What's that got to do with the price of tea in China?

------
m463
I think apple is still not there

* You have to identify yourself and log in to use an apple product.

* Apple products contact apple continuously, along with akamai and others (cdns are the cookies you cannot disable)

* You cannot firewall apps, they can always access the network.

* Apps can run in various ways without you realizing it, during installation, notifications, deep links, etc...

* Apple piggybacks services you do not want on the back of legitimate services:

\- turning on bluetooth will also enable ibeacon tracking services, and your
device can become a beacon.

\- turning on wifi will also collect data for crowdsourced location
information

\- your device will auto-connect to various wifi services out of the box.

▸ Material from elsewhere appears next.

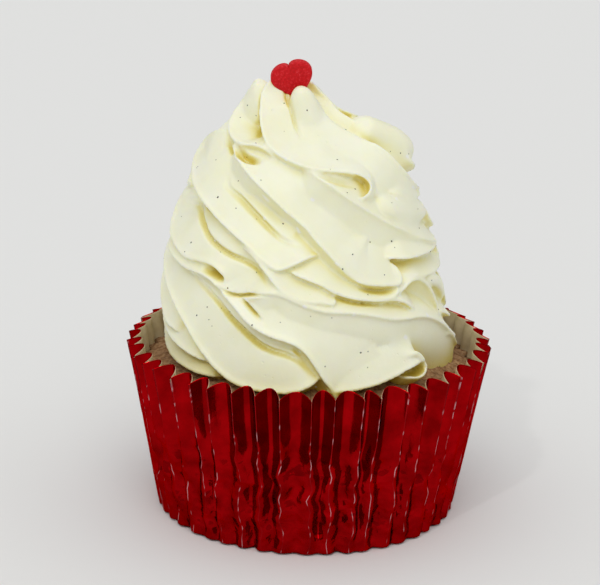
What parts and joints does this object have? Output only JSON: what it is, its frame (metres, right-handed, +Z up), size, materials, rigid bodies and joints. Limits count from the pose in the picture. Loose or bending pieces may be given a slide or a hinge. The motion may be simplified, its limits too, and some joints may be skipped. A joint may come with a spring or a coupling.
{
  "type": "cupcake",
  "caption": "Cupcake in a pleated red foil case, with a tall piped swirl of pale vanilla icing and a small red sugar heart on top.",
  "frame": {"origin": "centre of the underside of the foil case, on the surface it stands on", "axes": "+Z up through the cake, -Y towards the front, +X to the right as seen from the front"},
  "size_m": [0.0678, 0.068, 0.0855],
  "materials": {
    "red_foil": "bright pleated foil, greaseproof paper inside",
    "cake_crumb": "matt brown sponge crumb",
    "vanilla_icing": "satin pale cream icing with dark vanilla specks",
    "sugar": "matt grainy pressed sugar"
  },
  "bodies": {
    "root": {"foil_case": "red_foil", "cake": "cake_crumb", "frosting": "vanilla_icing", "heart": "sugar"}
  },
  "joints": []
}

\- pasting a web link in mail, imessage, etc will look it up, and following it
is shared with apps using deep linking.

I do think Tim Cook is right about something, only legislation can slow things
down (it will never stop things, because the bills will be compromised on
before they become law).

I also think Apple could still change their behavior. Let people turn things
off. Even the "anonymous" data/analytics apple collects. Even the network.

I think many legitimate companies over-collect data out of fear of not having
enough information. It's the mindset - if I allow people to opt-out, we will
get no information to understand things or make decisions with or provice
services. Beginner leader mistake - you don't need perfect information.

I think with trust comes unfettered commerce.